Le président Ibrahim Boubacar Keïta, dit IBK, a annoncé, lundi en marge du sommet de l’OUA, que les autorités maliennes tentaient de dialoguer avec les chefs jihadistes. Ce que n’a jamais cessé de faire en coulisses ce politicien roué et sans colonne vertébrale.

« J’ai le devoir et la mission, a affirmé un IBK décomplexé, de créer tous les espaces possibles et de tout faire pour que, par un biais ou un autre, nous parvenions à un apaisement. Le nombre de morts dans le Sahel devient exponentiel. Je crois qu’il est temps que certaines voies soient explorées- (…) Nous ne sommes pas des gens butés, bloqués ou obtus. »

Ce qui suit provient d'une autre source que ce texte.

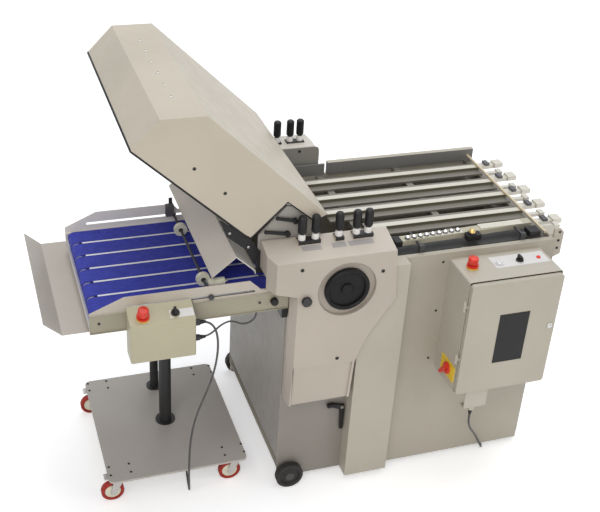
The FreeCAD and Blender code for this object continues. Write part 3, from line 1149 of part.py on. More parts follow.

Ce 10 février, dans une interview à nos confrères de RFI et France 24 à Addis-Abeba, en marge du 33e sommet de l’Union africaine, Ibrahim Boubacar Keïta (IBK) a jeté un pavé dans la mare. Un pavé? Pa si sur. Au fond, et pour la première fois, le président malien a reconnu ce que beaucoup savent depuis des mois, voire des années: l’existence de contacts entre Bamako et les chefs djihadistes, notamment Iyad Ag Ghali

Une fausse surprise

L’annonce que le président malien cherche à dialoguer avec les chefs djihadistes qui en 2013 prévoyaient de descendre dur Bamako et d’installer une république islamiste, sera présentée comme un tournant. Ainsi on ne manquera pas, notamment au sein du pouvoir français, de s’étonner que Bamako assume une telle piste de discussion pour tenter d’éradiquer la crise sécuritaire.  Or depuis toujours – les autorités françaises le savent parfaitement-, le président malien entretient des relations troubles avec les chefs djihadistes du Nord Mali, et notamment avec Iyad Ag Ghali.

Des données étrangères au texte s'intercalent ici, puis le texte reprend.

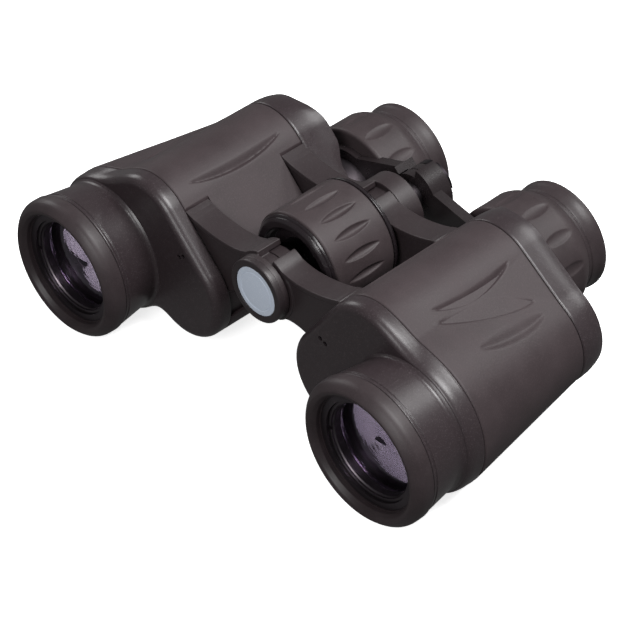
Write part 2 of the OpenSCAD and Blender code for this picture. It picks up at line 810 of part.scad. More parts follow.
module focus_wheel_grip() {
  color(rubber_black) place() difference() {
    tube(hinge_at, wheel_y + wheel_rim, wheel_y + wheel_w - wheel_rim, wheel_r,
         wheel_r - grip_t + seat_gap);
    for (k = [0:wheel_flutes - 1])
      translate([0, wheel_y + wheel_rim + flute_margin, hinge_rise])
        rotate([0, k * 360 / wheel_flutes, 0])
          rod([wheel_r + 0.5, 0], 0, wheel_w - 2 * (wheel_rim + flute_margin), 1.3);
  }
}

pin_tail_y = wheel_y + 4.5;
module focus_nut() {
  color("goldenrod") place() difference() {
    rod(hinge_at, wheel_y + 1, nut_end_y, nut_r);
    rod(hinge_at, wheel_y, pin_tail_y + 0.6, shaft_tail_r + run_gap);
    rod(hinge_at, pin_tail_y, wheel_y + wheel_w + 2, spindle_r + run_gap);
  }
}

// ---- Hinge ----

module hinge_cap() {
  color("gainsboro") place()
    turned(hinge_at, [[0, boss_y - cap_t], [wrap_r - 1.6, boss_y - cap_t],
      [wrap_r - 1, boss_y - cap_t + 0.6], [wrap_r - 1, boss_y], [0, boss_y]]);
}

lock_t = 1.6;
module hinge_pin() {
  color("silver") place() union() {
    rod(hinge_at, boss_y + 0.2, boss_y + 2, hinge_pin_r + 2.4);
    rod(hinge_at, boss_y + 1, front_arm_y + arm_w + side_gap + lock_t, hinge_pin_r);
    rod(hinge_at, front_arm_y + arm_w, pin_tail_y, shaft_tail_r);
  }
}
module hinge_lock_nut() {
  color("dimgray") place()
    tube(hinge_at, front_arm_y + arm_w + side_gap, front_arm_y + arm_w + side_gap + lock_t,
         knuckle_r - 1.5, hinge_pin_r + seat_gap);
}
module hinge_bush() {
  color("silver") place() difference() {
    union() {
      rod(hinge_at, rear_arm_y - washer_t, rear_sleeve_end_y + side_gap, hinge_bush_r);
      rod(hinge_at, rear_sleeve_end_y + side_gap, rear_sleeve_end_y + side_gap + bush_flange_t,
          hinge_bush_r + 1.6);
    }
    rod(hinge_at, rear_arm_y - 2, rear_sleeve_end_y + 4, spindle_r + run_gap);
  }
}
module hinge_washer() {
  color("gold") place()
    tube(hinge_at, rear_arm_y - washer_t, rear_arm_y, knuckle_r - 0.5, hinge_bush_r + seat_gap);
}

left_housing();
right_housing();
left_armour();
right_armour();
left_front_cover();
right_front_cover();
left_rear_cover();
right_rear_cover();
left_objective_ring();
right_objective_ring();
left_objective_cell();
right_objective_cell();
left_objective_lens();
right_objective_lens();
left_retaining_ring();
right_retaining_ring();
left_prism_shelf();
right_prism_shelf();
left_front_prism();
right_front_prism();
left_rear_prism();
right_rear_prism();
left_prism_clips();
right_prism_clips();
left_adjusting_screws();
right_adjusting_screws();
left_cover_screws();
right_cover_screws();
left_eye_tube();
right_eye_tube();
left_lens_barrel();
right_lens_barrel();
left_field_lens();
right_field_lens();
left_eye_lens();
right_eye_lens();
left_eyepiece_ring();
right_dioptre_ring();
left_eyecup();
right_eyecup();
left_bridge_arm();
right_bridge_arm();
focus_spindle();
spindle_nut();
focus_wheel_core();
focus_wheel_grip();
focus_nut();
hinge_cap();
hinge_pin();
hinge_lock_nut();
hinge_bush();
hinge_washer();
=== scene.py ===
# Looks of the binoculars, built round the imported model.
# Lengths below are millimetres in the working frame: x to the right barrel, y from the
# objective rims to the eyecups, z up from the objective axes. settle() moves each piece
# into the shared frame, in metres.
import json
from math import atan2, cos, hypot, pi, radians, sin, sqrt
import bmesh
import bpy
import numpy as np
from mathutils import Matrix, Vector


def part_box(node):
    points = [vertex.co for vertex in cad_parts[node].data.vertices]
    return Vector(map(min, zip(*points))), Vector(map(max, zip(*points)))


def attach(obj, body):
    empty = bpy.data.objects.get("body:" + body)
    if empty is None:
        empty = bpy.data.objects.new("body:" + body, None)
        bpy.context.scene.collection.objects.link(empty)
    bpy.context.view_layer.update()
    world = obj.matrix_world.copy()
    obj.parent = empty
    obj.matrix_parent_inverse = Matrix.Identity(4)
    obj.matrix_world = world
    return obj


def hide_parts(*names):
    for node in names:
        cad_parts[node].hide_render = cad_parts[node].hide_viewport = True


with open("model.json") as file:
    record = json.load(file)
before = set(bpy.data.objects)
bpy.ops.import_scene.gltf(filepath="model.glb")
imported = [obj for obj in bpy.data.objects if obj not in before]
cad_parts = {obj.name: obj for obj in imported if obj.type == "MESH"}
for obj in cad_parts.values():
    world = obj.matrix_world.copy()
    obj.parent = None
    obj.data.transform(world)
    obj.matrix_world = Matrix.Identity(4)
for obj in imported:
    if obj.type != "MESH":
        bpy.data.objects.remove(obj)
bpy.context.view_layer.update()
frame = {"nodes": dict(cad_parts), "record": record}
MM = 0.001

# ---- Places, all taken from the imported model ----


def corners(node):
    lo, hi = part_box(node)
    return Vector(lo) / MM, Vector(hi) / MM


rim_lo, rim_hi = corners("right_objective_ring")
ORIGIN = Vector((0, rim_lo.y, (rim_lo.z + rim_hi.z) / 2))


def span(node):
    lo, hi = corners(node)
    return lo.y - ORIGIN.y, hi.y - ORIGIN.y


def centre(node):
    lo, hi = corners(node)
    middle = (lo + hi) / 2 - ORIGIN
    return middle.x, middle.z


def radius(node):
    lo, hi = corners(node)
    return (hi.z - lo.z) / 2


OBJECTIVE = centre("right_objective_ring")
EYE = centre("right_eye_tube")
HINGE = centre("hinge_cap")
STEP = hypot(EYE[0] - OBJECTIVE[0], EYE[1] - OBJECTIVE[1]) / sqrt(2)
STEP_TURN = atan2(EYE[1] - OBJECTIVE[1], EYE[0] - OBJECTIVE[0]) - pi / 4
MID = (OBJECTIVE[0] + STEP * cos(STEP_TURN), OBJECTIVE[1] + STEP * sin(STEP_TURN))
# Point inside the barrel that its outlines are measured from
CORE = (OBJECTIVE[0] - 16.3, 3.5)
RIM_R = radius("right_objective_ring")
RIM_END = span("right_objective_ring")[1]
PLATE = span("right_adjusting_screws")[0] - 0.4
FRONT_SEAM, REAR_SEAM = span("right_armour")
COVER_END = span("right_rear_cover")[1]
armour_lo, armour_hi = corners("right_armour")
LOBE_R = EYE[0] - armour_lo.x
SHOULDER_R = armour_hi.x - OBJECTIVE[0]
# Thickness of the armour, and radius of an adjusting screw
SKIN = 1.15
ADJUST_R = 0.7
# Points in each outline
SIDES = 512
WAYS = np.linspace(0, 2 * pi, SIDES, endpoint=False)

# ---- Flat outlines ----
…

Ces relations troubles entre IBK et Ag Ghali existaient avant même l’opération Serval de 2013, lorsque l’homme politique malien était soutenu, au terme d’une alliance constante, par l’Imam Dicko, alors président du Haut Conseil Islamique et interlocuteur permanent et fidèle d’Iyad Ag Ghali. Quelques semaines avant l’intervention française, les émissaires de Dicko rencontraient régulièrement le chef djihaiste.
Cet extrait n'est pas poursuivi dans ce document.